Common use of Organization and Qualification; Subsidiaries; Investments Clause in Contracts

Organization and Qualification; Subsidiaries; Investments. (a) Section 2.1(a) of the Company Disclosure Schedule sets forth a true and complete list of each person in which the Company owns, directly or indirectly, 5% or more of the voting interests or of which the Company otherwise has the right to direct the management (each, a "Subsidiary") together with the jurisdiction of incorporation or organization of each Subsidiary and the percentage of each Subsidiary's outstanding capital stock or other equity interests owned directly or indirectly by the Company.
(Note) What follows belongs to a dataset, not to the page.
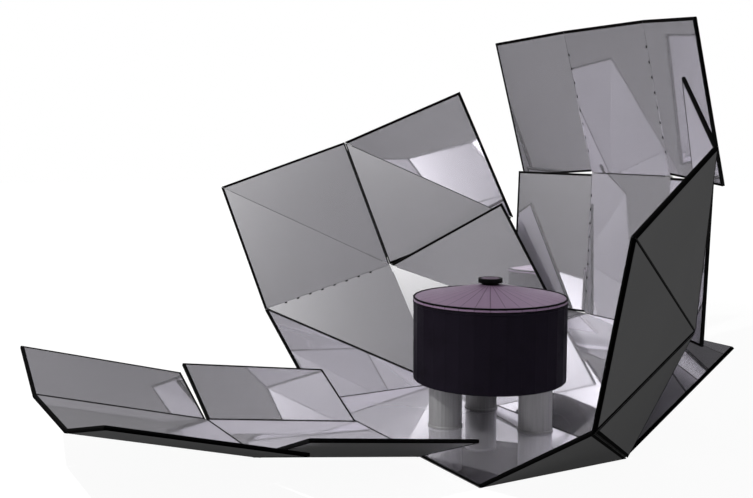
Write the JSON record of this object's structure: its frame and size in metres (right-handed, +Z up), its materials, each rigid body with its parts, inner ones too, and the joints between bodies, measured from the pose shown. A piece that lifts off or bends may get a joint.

All of the outstanding capital stock or other ownership interests of each Subsidiary is owned by the Company, directly or indirectly, free and clear of any Lien or any other limitation or restriction. Each of the Company and Subsidiaries is duly organized, validly existing and in good standing under the laws of the jurisdiction of its incorporation or organization and has all requisite power and authority to own, lease and operate its properties and to carry on its business as now being conducted, except where any failure of any Subsidiary to be so organized, existing and in good standing could be cured by a ministerial filing or payment of a fee or tax. The Company has made available to Parent and Acquisition accurate and complete copies of the Certificate of Incorporation and bylaws or comparable other governing documents, each as in full force and effect on the date hereof, of the Company and each of its Significant Subsidiaries (as such term is defined in Rule 1-02 of Regulation S-X of the SEC). Other than as specified in Section 2.1(a) of the Company Disclosure Schedule, the Company has no operating Subsidiaries other than those incorporated in a state of the United States.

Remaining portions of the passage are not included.